## TO BE DONE
In the listing below, find the line holding "Write part 3" and the line holding "height: The y of the joint.". Write out those two lines and all lines between, exactly, and nothing more.
___ AVAILABLE RECORDS
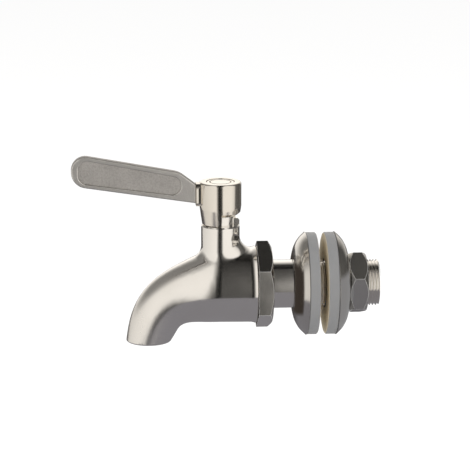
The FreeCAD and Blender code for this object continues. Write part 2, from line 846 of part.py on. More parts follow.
______
___ AVAILABLE RECORDS
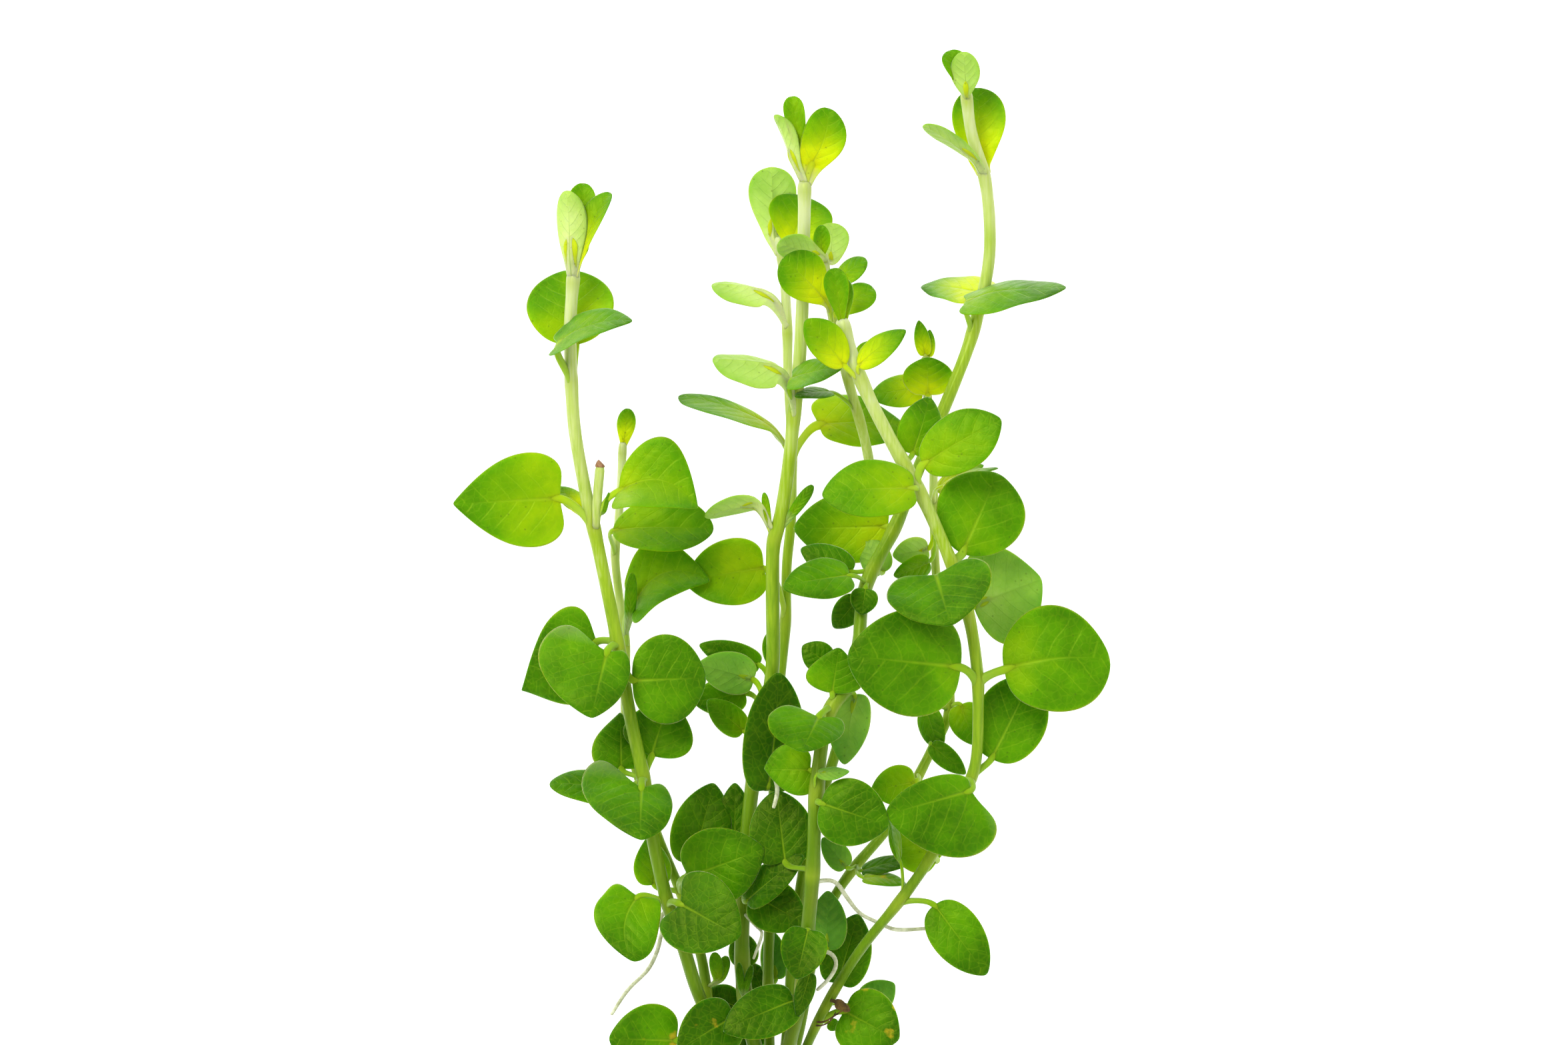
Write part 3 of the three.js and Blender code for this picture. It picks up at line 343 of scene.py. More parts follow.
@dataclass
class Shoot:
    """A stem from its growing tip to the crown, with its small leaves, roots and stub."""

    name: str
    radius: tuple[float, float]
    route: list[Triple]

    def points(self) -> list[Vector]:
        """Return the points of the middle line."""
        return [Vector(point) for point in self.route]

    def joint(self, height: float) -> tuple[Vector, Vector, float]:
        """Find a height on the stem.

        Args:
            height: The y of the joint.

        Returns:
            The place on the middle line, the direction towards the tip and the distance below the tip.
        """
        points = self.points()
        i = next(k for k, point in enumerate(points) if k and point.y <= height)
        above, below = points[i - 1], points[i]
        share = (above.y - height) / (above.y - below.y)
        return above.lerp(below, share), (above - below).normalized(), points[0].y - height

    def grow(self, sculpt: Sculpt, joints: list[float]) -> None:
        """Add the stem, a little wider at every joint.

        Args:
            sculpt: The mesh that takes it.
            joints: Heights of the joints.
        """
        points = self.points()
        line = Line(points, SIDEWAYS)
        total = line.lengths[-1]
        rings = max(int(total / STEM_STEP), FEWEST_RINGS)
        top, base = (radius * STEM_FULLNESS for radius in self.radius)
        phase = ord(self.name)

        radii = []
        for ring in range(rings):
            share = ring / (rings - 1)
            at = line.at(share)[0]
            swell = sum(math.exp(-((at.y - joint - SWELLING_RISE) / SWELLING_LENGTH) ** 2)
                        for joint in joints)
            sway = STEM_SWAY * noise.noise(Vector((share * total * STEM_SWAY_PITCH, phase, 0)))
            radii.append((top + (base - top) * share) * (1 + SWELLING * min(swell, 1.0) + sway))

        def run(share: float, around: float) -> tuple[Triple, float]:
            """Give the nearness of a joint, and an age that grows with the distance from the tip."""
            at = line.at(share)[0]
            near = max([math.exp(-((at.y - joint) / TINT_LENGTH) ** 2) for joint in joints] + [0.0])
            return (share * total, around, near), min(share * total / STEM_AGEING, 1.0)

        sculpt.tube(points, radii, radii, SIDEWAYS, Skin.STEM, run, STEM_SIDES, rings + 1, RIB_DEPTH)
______
___ AVAILABLE RECORDS
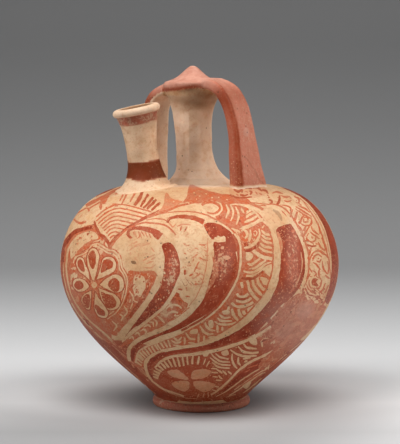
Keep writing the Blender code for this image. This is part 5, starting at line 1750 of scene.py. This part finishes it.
______
## SOLUTION BELOW
Write part 3 of the three.js and Blender code for this picture. It picks up at line 343 of scene.py. More parts follow.
@dataclass
class Shoot:
    """A stem from its growing tip to the crown, with its small leaves, roots and stub."""

    name: str
    radius: tuple[float, float]
    route: list[Triple]

    def points(self) -> list[Vector]:
        """Return the points of the middle line."""
        return [Vector(point) for point in self.route]

    def joint(self, height: float) -> tuple[Vector, Vector, float]:
        """Find a height on the stem.

        Args:
            height: The y of the joint.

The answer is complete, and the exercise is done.